[Start of RECORDED DATA]
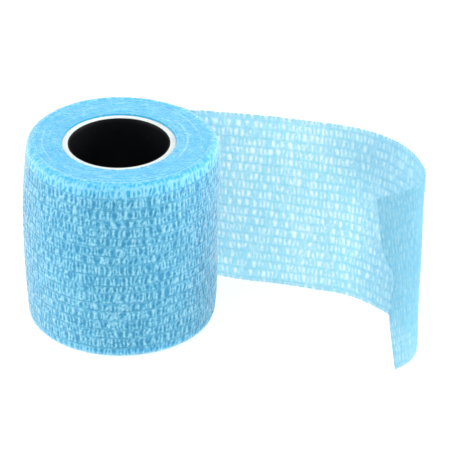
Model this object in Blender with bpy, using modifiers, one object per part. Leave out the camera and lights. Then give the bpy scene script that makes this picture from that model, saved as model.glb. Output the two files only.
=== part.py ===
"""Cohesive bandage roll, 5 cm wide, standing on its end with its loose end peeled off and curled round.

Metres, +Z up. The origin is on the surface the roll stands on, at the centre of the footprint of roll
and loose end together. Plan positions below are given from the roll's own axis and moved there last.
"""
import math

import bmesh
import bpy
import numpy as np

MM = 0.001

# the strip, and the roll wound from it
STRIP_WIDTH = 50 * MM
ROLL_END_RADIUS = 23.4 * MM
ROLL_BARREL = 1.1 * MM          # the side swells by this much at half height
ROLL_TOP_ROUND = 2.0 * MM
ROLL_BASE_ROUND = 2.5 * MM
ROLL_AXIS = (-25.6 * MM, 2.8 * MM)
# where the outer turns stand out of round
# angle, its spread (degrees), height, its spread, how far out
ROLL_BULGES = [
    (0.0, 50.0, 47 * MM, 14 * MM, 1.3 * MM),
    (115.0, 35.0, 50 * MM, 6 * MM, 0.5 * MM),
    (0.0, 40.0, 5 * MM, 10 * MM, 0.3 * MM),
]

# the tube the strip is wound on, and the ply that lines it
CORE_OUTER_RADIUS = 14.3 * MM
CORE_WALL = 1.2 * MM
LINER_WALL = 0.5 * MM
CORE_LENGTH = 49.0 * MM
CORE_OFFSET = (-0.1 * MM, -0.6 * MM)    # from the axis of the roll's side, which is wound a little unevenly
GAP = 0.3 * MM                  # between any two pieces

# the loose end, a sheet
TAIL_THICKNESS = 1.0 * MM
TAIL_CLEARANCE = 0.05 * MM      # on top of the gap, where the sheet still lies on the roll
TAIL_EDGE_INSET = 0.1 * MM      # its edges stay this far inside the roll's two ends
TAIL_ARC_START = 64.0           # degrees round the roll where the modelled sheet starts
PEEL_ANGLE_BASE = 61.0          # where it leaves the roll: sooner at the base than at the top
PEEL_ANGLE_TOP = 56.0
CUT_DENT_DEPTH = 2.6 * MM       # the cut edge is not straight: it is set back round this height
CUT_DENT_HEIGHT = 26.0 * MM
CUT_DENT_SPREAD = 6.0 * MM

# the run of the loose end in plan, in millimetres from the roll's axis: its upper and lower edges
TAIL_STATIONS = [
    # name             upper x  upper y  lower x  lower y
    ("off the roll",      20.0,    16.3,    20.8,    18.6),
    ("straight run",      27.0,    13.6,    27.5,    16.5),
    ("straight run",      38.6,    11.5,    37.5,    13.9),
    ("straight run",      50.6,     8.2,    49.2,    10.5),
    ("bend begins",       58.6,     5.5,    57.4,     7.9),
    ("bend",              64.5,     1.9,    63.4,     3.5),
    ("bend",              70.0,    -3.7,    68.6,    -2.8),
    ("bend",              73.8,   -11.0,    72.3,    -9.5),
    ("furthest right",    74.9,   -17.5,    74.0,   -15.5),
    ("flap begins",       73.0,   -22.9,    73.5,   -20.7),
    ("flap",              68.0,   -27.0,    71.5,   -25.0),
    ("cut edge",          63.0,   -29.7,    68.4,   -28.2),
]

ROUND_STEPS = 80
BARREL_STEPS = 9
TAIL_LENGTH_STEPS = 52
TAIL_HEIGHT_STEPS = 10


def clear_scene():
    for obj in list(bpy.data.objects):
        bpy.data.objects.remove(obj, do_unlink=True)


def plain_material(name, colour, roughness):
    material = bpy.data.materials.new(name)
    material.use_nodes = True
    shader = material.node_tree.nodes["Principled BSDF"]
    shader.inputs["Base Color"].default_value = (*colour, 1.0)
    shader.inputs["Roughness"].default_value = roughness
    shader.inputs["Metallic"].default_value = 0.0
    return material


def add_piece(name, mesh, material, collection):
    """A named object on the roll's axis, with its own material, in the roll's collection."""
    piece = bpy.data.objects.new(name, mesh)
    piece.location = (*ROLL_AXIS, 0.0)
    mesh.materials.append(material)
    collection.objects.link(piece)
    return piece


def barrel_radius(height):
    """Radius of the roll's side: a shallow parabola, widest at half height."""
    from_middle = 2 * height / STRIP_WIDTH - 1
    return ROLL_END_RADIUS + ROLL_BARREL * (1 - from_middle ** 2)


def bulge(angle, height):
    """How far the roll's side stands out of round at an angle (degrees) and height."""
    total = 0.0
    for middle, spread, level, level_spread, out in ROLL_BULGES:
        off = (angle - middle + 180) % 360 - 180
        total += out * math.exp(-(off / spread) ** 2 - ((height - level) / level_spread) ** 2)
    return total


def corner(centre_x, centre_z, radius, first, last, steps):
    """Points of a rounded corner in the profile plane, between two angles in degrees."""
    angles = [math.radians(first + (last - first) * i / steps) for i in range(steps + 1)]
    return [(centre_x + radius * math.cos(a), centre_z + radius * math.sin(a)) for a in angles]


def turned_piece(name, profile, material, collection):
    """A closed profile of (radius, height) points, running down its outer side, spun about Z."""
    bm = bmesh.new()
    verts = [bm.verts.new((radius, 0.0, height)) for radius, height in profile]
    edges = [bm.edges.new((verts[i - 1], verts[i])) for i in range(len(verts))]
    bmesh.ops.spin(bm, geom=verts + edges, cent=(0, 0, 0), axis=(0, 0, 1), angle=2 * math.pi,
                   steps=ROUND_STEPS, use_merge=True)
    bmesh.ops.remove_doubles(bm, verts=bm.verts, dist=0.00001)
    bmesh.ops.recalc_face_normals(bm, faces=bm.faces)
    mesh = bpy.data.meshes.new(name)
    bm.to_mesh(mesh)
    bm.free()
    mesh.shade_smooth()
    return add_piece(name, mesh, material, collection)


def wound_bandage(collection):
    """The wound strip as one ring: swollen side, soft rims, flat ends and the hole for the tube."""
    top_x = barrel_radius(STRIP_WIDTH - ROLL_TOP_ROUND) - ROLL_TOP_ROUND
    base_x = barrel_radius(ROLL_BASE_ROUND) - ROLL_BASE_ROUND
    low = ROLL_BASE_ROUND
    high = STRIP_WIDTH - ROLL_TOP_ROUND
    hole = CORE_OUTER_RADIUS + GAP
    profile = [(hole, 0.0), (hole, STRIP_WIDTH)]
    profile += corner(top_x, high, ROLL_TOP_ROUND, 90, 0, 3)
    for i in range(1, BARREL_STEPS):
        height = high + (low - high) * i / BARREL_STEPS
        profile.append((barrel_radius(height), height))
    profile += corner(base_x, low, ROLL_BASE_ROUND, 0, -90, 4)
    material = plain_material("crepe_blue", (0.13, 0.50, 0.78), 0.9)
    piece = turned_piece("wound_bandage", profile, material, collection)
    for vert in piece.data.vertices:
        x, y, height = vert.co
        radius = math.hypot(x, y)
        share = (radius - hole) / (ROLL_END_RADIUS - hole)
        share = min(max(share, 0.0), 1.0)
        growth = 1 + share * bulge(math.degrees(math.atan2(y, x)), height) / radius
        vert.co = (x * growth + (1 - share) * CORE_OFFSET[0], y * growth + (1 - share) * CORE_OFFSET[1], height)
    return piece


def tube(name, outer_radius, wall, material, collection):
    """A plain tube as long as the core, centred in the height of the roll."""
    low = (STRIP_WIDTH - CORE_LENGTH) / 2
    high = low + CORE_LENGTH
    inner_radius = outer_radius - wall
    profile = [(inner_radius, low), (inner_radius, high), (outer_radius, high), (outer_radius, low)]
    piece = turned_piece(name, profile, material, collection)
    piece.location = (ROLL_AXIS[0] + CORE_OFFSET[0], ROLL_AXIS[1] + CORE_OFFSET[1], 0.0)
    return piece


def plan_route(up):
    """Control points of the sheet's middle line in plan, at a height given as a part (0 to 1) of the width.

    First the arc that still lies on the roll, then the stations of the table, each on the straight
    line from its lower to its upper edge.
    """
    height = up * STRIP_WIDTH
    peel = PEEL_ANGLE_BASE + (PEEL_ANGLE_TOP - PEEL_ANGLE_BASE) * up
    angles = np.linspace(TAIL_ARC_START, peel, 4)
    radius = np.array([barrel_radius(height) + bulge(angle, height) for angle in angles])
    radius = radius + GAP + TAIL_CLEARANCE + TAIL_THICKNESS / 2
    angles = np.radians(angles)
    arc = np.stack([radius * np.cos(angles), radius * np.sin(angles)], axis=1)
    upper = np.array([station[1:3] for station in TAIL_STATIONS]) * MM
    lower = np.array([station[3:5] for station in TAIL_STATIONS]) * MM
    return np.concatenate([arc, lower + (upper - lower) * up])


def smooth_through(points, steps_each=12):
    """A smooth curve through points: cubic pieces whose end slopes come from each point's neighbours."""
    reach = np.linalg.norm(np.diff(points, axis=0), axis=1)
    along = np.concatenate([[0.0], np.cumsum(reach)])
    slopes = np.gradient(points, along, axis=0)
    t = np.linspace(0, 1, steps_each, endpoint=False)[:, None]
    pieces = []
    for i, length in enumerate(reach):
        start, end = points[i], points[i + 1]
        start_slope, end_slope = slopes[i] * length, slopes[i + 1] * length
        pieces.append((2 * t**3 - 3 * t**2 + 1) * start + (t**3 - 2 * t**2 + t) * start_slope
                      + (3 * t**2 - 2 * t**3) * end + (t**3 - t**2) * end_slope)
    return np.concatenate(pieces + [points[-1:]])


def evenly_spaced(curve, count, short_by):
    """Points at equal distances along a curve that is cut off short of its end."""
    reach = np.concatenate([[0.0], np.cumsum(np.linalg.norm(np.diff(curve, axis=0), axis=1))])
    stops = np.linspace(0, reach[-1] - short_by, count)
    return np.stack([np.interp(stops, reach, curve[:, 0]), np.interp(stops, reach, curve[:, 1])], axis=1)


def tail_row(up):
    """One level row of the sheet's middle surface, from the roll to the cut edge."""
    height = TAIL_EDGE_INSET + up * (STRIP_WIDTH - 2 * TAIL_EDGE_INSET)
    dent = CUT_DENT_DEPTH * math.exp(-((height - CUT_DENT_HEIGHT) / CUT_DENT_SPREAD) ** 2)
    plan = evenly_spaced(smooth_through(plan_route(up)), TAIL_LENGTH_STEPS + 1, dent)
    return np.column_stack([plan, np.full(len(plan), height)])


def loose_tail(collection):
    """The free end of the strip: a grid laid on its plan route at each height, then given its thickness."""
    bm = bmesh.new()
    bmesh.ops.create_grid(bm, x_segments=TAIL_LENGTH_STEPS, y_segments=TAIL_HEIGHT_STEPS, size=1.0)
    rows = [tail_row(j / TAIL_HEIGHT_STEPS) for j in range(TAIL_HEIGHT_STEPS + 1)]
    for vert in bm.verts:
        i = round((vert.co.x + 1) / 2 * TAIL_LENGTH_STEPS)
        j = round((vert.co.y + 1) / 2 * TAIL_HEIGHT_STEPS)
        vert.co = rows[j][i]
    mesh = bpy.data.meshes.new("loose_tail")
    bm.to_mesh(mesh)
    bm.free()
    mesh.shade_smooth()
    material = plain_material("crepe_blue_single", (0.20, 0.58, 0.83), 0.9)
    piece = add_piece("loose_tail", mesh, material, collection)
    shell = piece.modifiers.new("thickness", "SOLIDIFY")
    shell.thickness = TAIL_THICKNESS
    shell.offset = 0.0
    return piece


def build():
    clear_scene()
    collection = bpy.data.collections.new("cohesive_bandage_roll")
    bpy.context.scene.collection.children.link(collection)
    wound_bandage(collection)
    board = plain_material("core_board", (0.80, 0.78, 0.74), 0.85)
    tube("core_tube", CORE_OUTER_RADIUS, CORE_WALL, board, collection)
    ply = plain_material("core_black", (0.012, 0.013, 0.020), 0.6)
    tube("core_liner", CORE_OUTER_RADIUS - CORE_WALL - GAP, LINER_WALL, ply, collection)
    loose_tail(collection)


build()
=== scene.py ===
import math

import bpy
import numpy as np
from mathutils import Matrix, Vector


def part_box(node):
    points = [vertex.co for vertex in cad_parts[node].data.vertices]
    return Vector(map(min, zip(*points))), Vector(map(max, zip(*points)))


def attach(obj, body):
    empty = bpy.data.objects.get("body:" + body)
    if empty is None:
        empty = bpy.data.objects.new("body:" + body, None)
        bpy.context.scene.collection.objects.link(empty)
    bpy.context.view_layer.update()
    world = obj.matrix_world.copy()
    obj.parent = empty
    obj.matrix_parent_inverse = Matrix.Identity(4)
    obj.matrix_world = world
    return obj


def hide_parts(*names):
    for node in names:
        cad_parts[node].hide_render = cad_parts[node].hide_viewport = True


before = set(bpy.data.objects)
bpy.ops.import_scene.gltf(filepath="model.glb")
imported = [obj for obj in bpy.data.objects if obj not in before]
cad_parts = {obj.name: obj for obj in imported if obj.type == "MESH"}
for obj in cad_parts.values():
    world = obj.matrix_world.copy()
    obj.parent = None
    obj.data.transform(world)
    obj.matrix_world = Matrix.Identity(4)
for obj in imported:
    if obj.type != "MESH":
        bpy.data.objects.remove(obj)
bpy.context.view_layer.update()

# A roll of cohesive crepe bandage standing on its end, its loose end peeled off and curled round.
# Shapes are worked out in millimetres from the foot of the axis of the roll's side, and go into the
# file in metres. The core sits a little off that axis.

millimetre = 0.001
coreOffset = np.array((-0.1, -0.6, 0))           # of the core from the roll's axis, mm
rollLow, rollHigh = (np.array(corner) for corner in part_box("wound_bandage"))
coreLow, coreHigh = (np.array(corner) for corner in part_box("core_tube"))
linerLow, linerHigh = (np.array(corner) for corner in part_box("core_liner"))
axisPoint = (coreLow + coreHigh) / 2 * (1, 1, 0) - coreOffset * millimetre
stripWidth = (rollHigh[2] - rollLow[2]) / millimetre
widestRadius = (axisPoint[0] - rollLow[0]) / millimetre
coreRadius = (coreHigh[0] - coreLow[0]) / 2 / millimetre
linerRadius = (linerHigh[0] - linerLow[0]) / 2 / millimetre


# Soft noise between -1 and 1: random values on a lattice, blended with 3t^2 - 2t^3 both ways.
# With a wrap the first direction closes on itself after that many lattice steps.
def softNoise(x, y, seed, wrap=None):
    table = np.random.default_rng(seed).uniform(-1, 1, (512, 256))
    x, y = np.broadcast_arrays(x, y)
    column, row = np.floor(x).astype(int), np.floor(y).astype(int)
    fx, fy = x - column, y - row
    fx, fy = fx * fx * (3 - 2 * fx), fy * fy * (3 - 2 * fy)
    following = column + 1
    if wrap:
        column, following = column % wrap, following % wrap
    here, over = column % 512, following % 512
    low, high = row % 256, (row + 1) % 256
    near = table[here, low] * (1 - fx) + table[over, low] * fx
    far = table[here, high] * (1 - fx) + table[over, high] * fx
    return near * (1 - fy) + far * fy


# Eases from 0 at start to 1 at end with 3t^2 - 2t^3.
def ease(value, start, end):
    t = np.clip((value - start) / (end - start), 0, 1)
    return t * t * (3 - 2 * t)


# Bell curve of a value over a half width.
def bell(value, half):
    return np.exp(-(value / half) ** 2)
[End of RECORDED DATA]
Print only the lines that run from the start of the listing to the line bearing "GAP = 0.3 *"; please keep the first line and that last one, exactly as they appear.

### [RESULT OF THE EXERCISE]
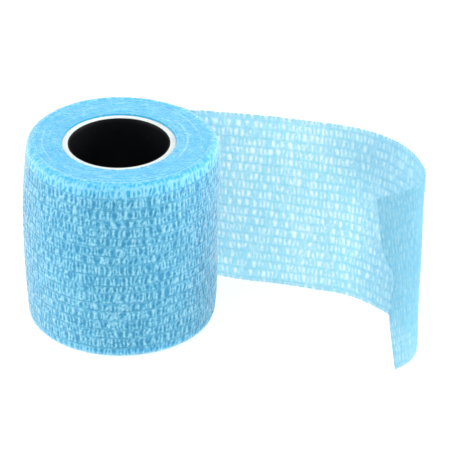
Model this object in Blender with bpy, using modifiers, one object per part. Leave out the camera and lights. Then give the bpy scene script that makes this picture from that model, saved as model.glb. Output the two files only.
=== part.py ===
"""Cohesive bandage roll, 5 cm wide, standing on its end with its loose end peeled off and curled round.

Metres, +Z up. The origin is on the surface the roll stands on, at the centre of the footprint of roll
and loose end together. Plan positions below are given from the roll's own axis and moved there last.
"""
import math

import bmesh
import bpy
import numpy as np

MM = 0.001

# the strip, and the roll wound from it
STRIP_WIDTH = 50 * MM
ROLL_END_RADIUS = 23.4 * MM
ROLL_BARREL = 1.1 * MM          # the side swells by this much at half height
ROLL_TOP_ROUND = 2.0 * MM
ROLL_BASE_ROUND = 2.5 * MM
ROLL_AXIS = (-25.6 * MM, 2.8 * MM)
# where the outer turns stand out of round
# angle, its spread (degrees), height, its spread, how far out
ROLL_BULGES = [
    (0.0, 50.0, 47 * MM, 14 * MM, 1.3 * MM),
    (115.0, 35.0, 50 * MM, 6 * MM, 0.5 * MM),
    (0.0, 40.0, 5 * MM, 10 * MM, 0.3 * MM),
]

# the tube the strip is wound on, and the ply that lines it
CORE_OUTER_RADIUS = 14.3 * MM
CORE_WALL = 1.2 * MM
LINER_WALL = 0.5 * MM
CORE_LENGTH = 49.0 * MM
CORE_OFFSET = (-0.1 * MM, -0.6 * MM)    # from the axis of the roll's side, which is wound a little unevenly
GAP = 0.3 * MM                  # between any two pieces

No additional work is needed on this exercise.